Now it is different, love hurts, rejection hurts, acceptance hurts, negotiations hurt, lack of inspiration hurts, expectations hurt. On an average I was starting to feel soul-ache every day on a span of two to three hours at once.

Now why is this related to “I miss you so much it hurts” is not making much sense to me yet. All those feelings to me are based on a missing basis,

Love did not hurt; it is missing that person in question. Rejection does not hurt; it is missing the feeling of acceptance. Acceptance does not hurt; it is missing the fact that the person accepting you is not the one you want.

Negotiations do not hurt; it is missing the feeling that you are of more worth to the extent that you should not negotiate to begin with. Lack of inspiration does not hurt; it is missing days when inspiration is flowing like an endless river. Expectations do not hurt; it is missing the guts to meet those expectations, missing days when you were fearless and worry-less.

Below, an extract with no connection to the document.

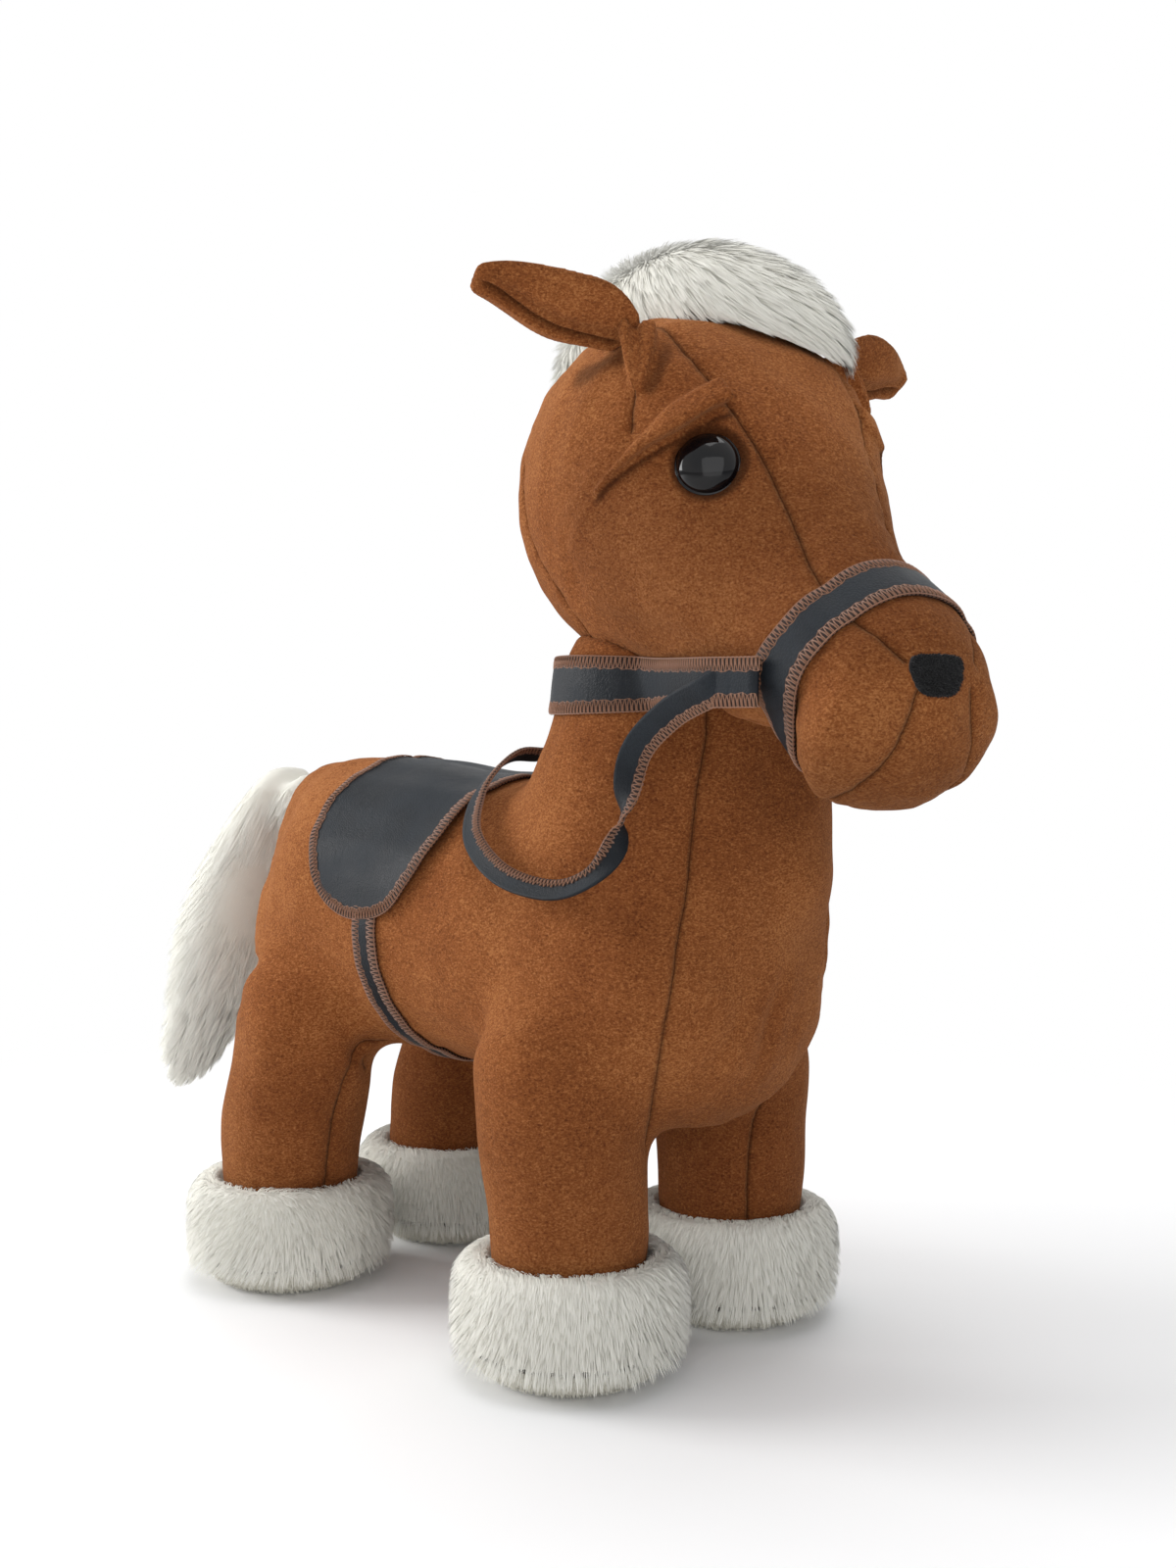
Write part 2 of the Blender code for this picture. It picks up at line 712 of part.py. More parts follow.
def make_body(shop):
    torso = shop.add("torso", torso_cage(), shop.velboa)
    neck = shop.add("neck", neck_cage(), shop.velboa)
    head = shop.add("head", head_cage(), shop.velboa, shop.turn)
    for item in (torso, neck, head):
        add_subdivision(item, SMOOTH_LEVELS)
    return torso, neck, head


def make_legs(shop, torso_room):
    for end, lengthwise in (("front", 1), ("rear", -1)):
        for side_name, side in (("right", -1), ("left", 1)):
            foot = "%s_%s" % (end, side_name)
            place = (lengthwise * LEG_SPACING / 2, side * LEG_TRACK / 2, 0)
            leg = shop.add("leg_" + foot, leg_cage(side, lengthwise), shop.velboa)
            leg.location = place
            add_subdivision(leg, SMOOTH_LEVELS)
            leg_room = grown_copy(leg, SEAM_GAP, shop.cutters)
            add_boolean(leg, torso_room)
            sole = solid_of_revolution("hoof_sole_" + foot, sole_profile(), CUFF_STEPS, shop.parts, shop.fur)
            cuff = solid_of_revolution("fur_cuff_" + foot, cuff_profile(), CUFF_STEPS, shop.parts, shop.fur)
            sole_room = solid_of_revolution("sole_room_" + foot, sole_profile(SEAM_GAP), CUFF_STEPS,
                                            shop.cutters)
            shop.add_cutter(sole_room)
            for item in (sole, cuff, sole_room):
                item.parent = shop.root
                item.location = place
            add_boolean(cuff, leg_room)
            add_boolean(cuff, sole_room)


def make_eyes(shop, head):
    core = head_core()
    frames = []
    for side_name, azimuth, depth in (("right", -EYE_AZIMUTH_RIGHT, EYE_SEAT_DEPTH_RIGHT),
                                      ("left", EYE_AZIMUTH_LEFT, EYE_SEAT_DEPTH_LEFT)):
        place, normal = surface_point(head, core, direction(azimuth, EYE_ELEVATION))
        level = Vector((0, 0, 1)).cross(normal).normalized()
        seat = place - normal * depth - Vector((HEAD_PIVOT_X, 0, 0))
        frame = axes_matrix(seat, level, normal.cross(level), normal)
        eye = solid_of_revolution("eye_" + side_name, eye_profile(), EYE_STEPS, shop.parts, shop.glass)
        washer = solid_of_revolution("eye_washer_" + side_name, washer_profile(), EYE_STEPS, shop.parts,
                                     shop.washer)
        socket = solid_of_revolution("socket_" + side_name, socket_profile(), EYE_STEPS, shop.cutters)
        hide_cutter(socket)
        for item in (eye, washer, socket):
            item.parent = shop.turn
            item.matrix_local = frame
        frames.append(socket)
    return frames


def make_lids(shop, head, head_room, sockets):
    for side_name, side, socket in (("right", -1, sockets[0]), ("left", 1, sockets[1])):
        lid = shop.add("eyelid_" + side_name, lid_mesh(head, side), shop.velboa, shop.turn)
        add_subdivision(lid, SMOOTH_LEVELS)
        add_boolean(lid, head_room)
        add_boolean(lid, socket)


def make_ears(shop, head):
    core = head_core()
    hinge_room = grown_copy(head, EAR_HINGE_GAP, shop.cutters)
    for side_name, side, lift in (("right", -1, EAR_LIFT_RIGHT), ("left", 1, EAR_LIFT_LEFT)):
        place, normal = surface_point(head, core, direction(side * EAR_AZIMUTH, EAR_ELEVATION))
        reach = direction(side * EAR_REACH_AZIMUTH, lift)
        base = Vector((0, 0, 1)).cross(reach).normalized() * side
        base = (base * math.cos(EAR_TWIST) - reach.cross(base) * side * math.sin(EAR_TWIST)).normalized()
        ear = add_object("ear_" + side_name, ear_mesh(side), shop.parts, shop.velboa)
        ear.parent = shop.turn
        seat = place + normal * EAR_THICKNESS / 2 - Vector((HEAD_PIVOT_X, 0, 0))
        ear.matrix_local = axes_matrix(seat, reach, base, reach.cross(base))
        add_thickness(ear, EAR_THICKNESS)
        add_subdivision(ear, SMOOTH_LEVELS)
        add_boolean(ear, hinge_room)


def make_fur(shop, head, head_room):
    mane = shop.add("mane", mane_mesh(head), shop.fur, shop.turn)
    add_subdivision(mane, SMOOTH_LEVELS)
    add_boolean(mane, head_room)


def make_tail(shop, torso):
    start = Vector((TORSO_REAR + TORSO_HEIGHT / 2, 0, TORSO_MIDDLE))
    place, normal = surface_point(torso, start, direction(0, TAIL_ROOT_ANGLE))
    tail = shop.add("tail", tail_mesh(), shop.fur)
    add_subdivision(tail, SMOOTH_LEVELS)
    tail.location = place + normal * (TAIL_ROOT_RADIUS + TAIL_HINGE_GAP)
    tail.rotation_euler = (TAIL_SWING, TAIL_LEAN, 0)


def make_saddlery(shop, torso, neck, head, torso_room, head_room):
    layer = STRAP_THICKNESS + SEAM_GAP
    saddle = prism("saddle", saddle_outline(), 2 * TORSO_WIDTH, shop.parts, shop.leather)
    saddle.parent = shop.root
    upright(saddle)
    add_boolean(saddle, grown_copy(torso, SEAM_GAP + SADDLE_THICKNESS, shop.cutters), "INTERSECT")
    add_boolean(saddle, torso_room)

    saddle_room = prism("saddle_room", saddle_outline(SEAM_GAP), 3 * TORSO_WIDTH, shop.cutters)
    shop.add_cutter(saddle_room)
    upright(saddle_room)
    girth_size = (GIRTH_WIDTH, 2 * TORSO_WIDTH, TORSO_HEIGHT)
    girth_place = (GIRTH_X, 0, TORSO_MIDDLE - TORSO_HEIGHT / 4)
    girth = slab("girth_strap", girth_size, girth_place, 0, shop.parts, shop.leather)
    girth.parent = shop.root
    add_boolean(girth, grown_copy(torso, layer, shop.cutters), "INTERSECT")
    add_boolean(girth, torso_room)
    add_boolean(girth, saddle_room)

    head_layer = grown_copy(head, layer, shop.cutters)
    band_size = (NOSEBAND_WIDTH, 2 * HEAD_WIDTH, HEAD_HEIGHT)
    band_place = Vector((NOSEBAND_X - HEAD_PIVOT_X, 0, NOSEBAND_Z))
    noseband = slab("noseband", band_size, band_place, NOSEBAND_PITCH, shop.parts, shop.leather)
    noseband.parent = shop.turn
    add_boolean(noseband, head_layer, "INTERSECT")
    add_boolean(noseband, head_room)

    room_size = (NOSEBAND_WIDTH + 2 * SEAM_GAP, 3 * HEAD_WIDTH, 2 * HEAD_HEIGHT)
    noseband_room = slab("noseband_room", room_size, band_place, NOSEBAND_PITCH, shop.cutters)
    shop.add_cutter(noseband_room, shop.turn)
    reach = NOSEBAND_X + (NECK_STRAP_Z - NOSEBAND_Z) * math.tan(NOSEBAND_PITCH) - HEAD_PIVOT_X
    strap_length = 2 * HEAD_LENGTH
    neck_strap = slab("neck_strap", (strap_length, 2 * HEAD_WIDTH, NECK_STRAP_WIDTH),
                      (reach - strap_length / 2, 0, NECK_STRAP_Z), 0, shop.parts, shop.leather)
    neck_strap.parent = shop.turn
    union = grown_copy(neck, layer, shop.cutters)
    add_boolean(union, head_layer, "UNION")
    add_boolean(neck_strap, union, "INTERSECT")
    add_boolean(neck_strap, head_room)
    add_boolean(neck_strap, grown_copy(neck, SEAM_GAP, shop.cutters))
    add_boolean(neck_strap, noseband_room)


def make_patch(shop, head, head_room):
    patch = prism("nose_patch", patch_outline(), HEAD_LENGTH / 2, shop.parts, shop.pile)
    patch.parent = shop.turn
    place = Vector((HEAD_BACK + HEAD_LENGTH - HEAD_PIVOT_X, PATCH_OFFSET, PATCH_Z))
    patch.matrix_local = axes_matrix(place, Vector((0, 1, 0)), Vector((0, 0, 1)), Vector((1, 0, 0)))
    add_boolean(patch, grown_copy(head, SEAM_GAP + PATCH_THICKNESS, shop.cutters), "INTERSECT")
    add_boolean(patch, head_room)


def make_reins(shop, head, neck):
    bpy.context.view_layer.update()
    ends = rein_ends(head, shop.turn.matrix_world.copy())
    axis = (ends[1] - ends[0]).normalized()
    forward = axis.cross(Vector((0, 0, 1))).normalized()
    hinge = axes_matrix((ends[0] + ends[1]) / 2, forward, axis, forward.cross(axis))
    reins = shop.add("reins", rein_mesh(ends, hinge), shop.leather)
    reins.matrix_local = hinge
    add_thickness(reins, REIN_THICKNESS)
    over_straps = STRAP_THICKNESS + REIN_CLEARANCE
    add_boolean(reins, grown_copy(head, over_straps, shop.cutters))
    add_boolean(reins, grown_copy(neck, over_straps, shop.cutters))


def centre_on_floor(root, parts):
    """Put the origin at the middle of the bounding box's bottom face."""
    bpy.context.view_layer.update()
    graph = bpy.context.evaluated_depsgraph_get()
    places = []
    for item in parts.objects:
        if item.type == "MESH":
            smooth = item.evaluated_get(graph)
            places.extend(smooth.matrix_world @ vertex.co for vertex in smooth.data.vertices)
    for axis in (0, 1):
        values = [place[axis] for place in places]
        root.location[axis] -= (min(values) + max(values)) / 2
    root.location[2] -= min(place[2] for place in places)


def main():
    remove_everything()
    shop = Workshop()
    torso, neck, head = make_body(shop)
    torso_room = grown_copy(torso, SEAM_GAP, shop.cutters)
    head_room = grown_copy(head, SEAM_GAP, shop.cutters)
    make_legs(shop, torso_room)
    sockets = make_eyes(shop, head)
    make_lids(shop, head, head_room, sockets)
    make_ears(shop, head)
    make_fur(shop, head, head_room)
    make_tail(shop, torso)
    make_patch(shop, head, head_room)
    make_saddlery(shop, torso, neck, head, torso_room, head_room)
    make_reins(shop, head, neck)
    add_boolean(neck, torso_room)
    add_boolean(neck, head_room)
    for socket in sockets:
        add_boolean(head, socket)
    centre_on_floor(shop.root, shop.parts)


main()
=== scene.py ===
"""Looks of the plush horse: skins, fur, faux leather, eyes, light and camera."""

import json
import math

import bmesh
import bpy
import numpy as np
from mathutils import Matrix, Vector
from mathutils.bvhtree import BVHTree
from mathutils.kdtree import KDTree


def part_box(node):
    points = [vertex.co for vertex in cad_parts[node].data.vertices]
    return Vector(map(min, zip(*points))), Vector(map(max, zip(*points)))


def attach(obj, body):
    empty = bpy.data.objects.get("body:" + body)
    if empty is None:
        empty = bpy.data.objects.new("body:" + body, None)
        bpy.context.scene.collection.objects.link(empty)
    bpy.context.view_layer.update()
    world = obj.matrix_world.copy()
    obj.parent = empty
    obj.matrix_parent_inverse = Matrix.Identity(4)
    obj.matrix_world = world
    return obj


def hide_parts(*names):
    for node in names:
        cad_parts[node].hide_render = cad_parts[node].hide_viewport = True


MM = 0.001
OFFSET = Vector((-0.021698, 0.007585, 0.0))
HEAD_TURN = math.radians(-14)
HEAD_PIVOT_X = 85.0
SIDES = (("right", 1.0), ("left", -1.0))
FEET = ("front_right", "front_left", "rear_right", "rear_left")
X, Y, Z = Vector((1, 0, 0)), Vector((0, 1, 0)), Vector((0, 0, 1))
DOWN = np.array([0, 0, -1.0])

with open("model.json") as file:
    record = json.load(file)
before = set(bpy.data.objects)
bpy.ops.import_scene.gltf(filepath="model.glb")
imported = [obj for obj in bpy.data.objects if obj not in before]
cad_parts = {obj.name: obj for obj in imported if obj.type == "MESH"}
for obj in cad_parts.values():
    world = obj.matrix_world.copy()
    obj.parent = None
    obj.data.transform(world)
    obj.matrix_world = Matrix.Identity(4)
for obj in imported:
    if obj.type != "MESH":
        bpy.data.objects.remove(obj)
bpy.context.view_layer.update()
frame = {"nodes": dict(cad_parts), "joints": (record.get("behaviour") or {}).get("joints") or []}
rng = np.random.default_rng(7)


def body_point(x, y, z):
    """Millimetres in the body's own frame to metres in the shared frame."""
    return Vector((x, y, z)) * MM + OFFSET


def head_point(x, y, z, turn=HEAD_TURN):
    """Millimetres in the head's own frame, before its turn, to metres in the shared frame."""
    ahead = x - HEAD_PIVOT_X
    cosine, sine = math.cos(turn), math.sin(turn)
    return body_point(HEAD_PIVOT_X + ahead * cosine - y * sine, ahead * sine + y * cosine, z)


# ---------------------------------------------------------------- materials

def rgba(colour):
    return colour if isinstance(colour, bpy.types.NodeSocket) else (*colour, 1.0)


class Nodes:
    """A node tree with short ways to add nodes and wire them."""

    def __init__(self, tree):
        self.tree = tree

    def plug(self, socket, value):
        """Link the value to the socket, or set it there; None leaves the socket alone."""
        if isinstance(value, bpy.types.NodeSocket):
            self.tree.links.new(value, socket)
        elif value is not None:
            socket.default_value = value

    def add(self, kind, inputs=None, **settings):
        node = self.tree.nodes.new(kind)
        for key, value in settings.items():
            setattr(node, key, value)
        for key, value in (inputs or {}).items():
            self.plug(node.inputs[key], value)
        return node

    def math(self, operation, first, second=None, third=None):
        return self.add("ShaderNodeMath", {0: first, 1: second, 2: third}, operation=operation).outputs[0]

    def vector(self, operation, inputs, output="Vector"):
        return self.add("ShaderNodeVectorMath", inputs, operation=operation).outputs[output]

    def mix_shaders(self, factor, first, second):
        return self.add("ShaderNodeMixShader", {0: factor, 1: first, 2: second}).outputs[0]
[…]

You might be wondering, so why would you be dwelling on things you miss? And I would tell you, because I am honest, because when I was a kid I was told that it is always healthy to speak of what you feel, people are entitled to their opinions but you are always entitled to your emotions.

Right now, on May 6th, 2011. When I am 26 years, 6 months and 17 days old, I miss a lot of things so much it hurts.

I miss my grandfather’s garden so much it hurts. I miss my grandmother’s soft braiding of chocolate brown locks so much it hurts. I miss my walks with my father every Saturday evening around maadi, so much it hurts. I miss feeling happy so much it hurts.

I miss loving my country so much it hurts. I miss having loyal loving supportive friends so much it hurts. I miss butterflies in my stomach so much it hurts. I miss good books so much it hurts. I miss hoping for the future so much it hurts. I miss getting dressed up and feeling pretty so much it hurts. I miss feeling truly healthy so much it hurts. I miss not having to put up an act so much it hurts.

I miss my soul so much it hurts. Over and out.